15:00 - 16:40
P4
Room:
Room: South Room 222
Panel Session 4
Laurence Go - Absence makes the vote grow farther: Emigrant voting patterns across 105 homeland elections
Miranda Simon, Cassilde Schwartz - Start-Up or Set Out: Experimental Evidence on Entrepreneurship and Migration Decisions
Valentin Lang - Immigration and Nationalism in the Long Run: Evidence from a Natural Experiment
Daniel Karell, Rabia Malik - New Knowledge and Migration: Evidence from a Digital Field Experiment in Pakistan
Alessandra Stampi-Bombelli - The Dynamics of Ethnic Hierarchies: Evidence from the Age of Mass Migration
Immigration and Nationalism in the Long Run: Evidence from a Natural Experiment
P4-4
Presented by: Valentin Lang
Valentin Lang 1, Stephan Schneider 2
1 University of Mannheim
2 ETH Zurich
Empirical research documents strong links between immigration waves and far-right voting, but also points to important heterogeneities in this relationship. We examine whether past experience with immigration shapes voter reactions to current immigration waves.

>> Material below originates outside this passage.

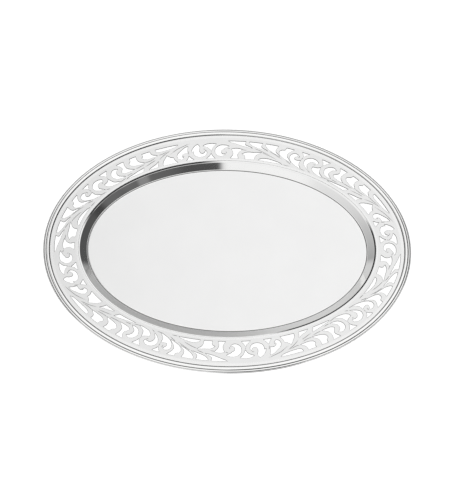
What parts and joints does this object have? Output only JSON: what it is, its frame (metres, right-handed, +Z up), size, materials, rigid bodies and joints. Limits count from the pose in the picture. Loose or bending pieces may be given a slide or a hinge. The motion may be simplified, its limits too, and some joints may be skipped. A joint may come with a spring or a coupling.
{
  "type": "oval serving tray",
  "caption": "Oval polished serving tray with a shallow well, a flat band of pierced scrollwork and a reeded border.",
  "frame": {"origin": "middle of the underside of the well, on the plane that the tray rests on", "axes": "+X along the long axis of the oval, +Y across it, +Z up out of the well"},
  "size_m": [0.45, 0.315, 0.012],
  "materials": {
    "polished_sheet": "silver sheet, softly buffed on the floor and mirror polished on the wall of the well",
    "satin_band": "satin silver, with bright edges to the openings",
    "polished_bead": "polished silver",
    "polished_edging": "polished silver"
  },
  "bodies": {
    "root": {"well_pan": "polished_sheet", "pierced_band": "satin_band", "rim_bead": "polished_bead", "reeded_edge": "polished_edging"}
  },
  "joints": []
}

We leverage a natural experiment from Germany, where a short-term and demonstrably arbitrary drawing of occupation zones created a discontinuous distribution of expellees after World War II. Combining historical migration and election data for a 1949-2021 panel at the municipality level, we exploit these differences in a spatial fuzzy regression discontinuity design. Our results show a substantially weaker political backlash against current immigration in municipalities that received more expellees in the past. This effect persists for at least 70 years. We also provide evidence for a persistent positive economic effect of immigration. Our results highlight the importance of historical exposure to immigration for explaining heterogeneities in contemporary political reactions to immigration.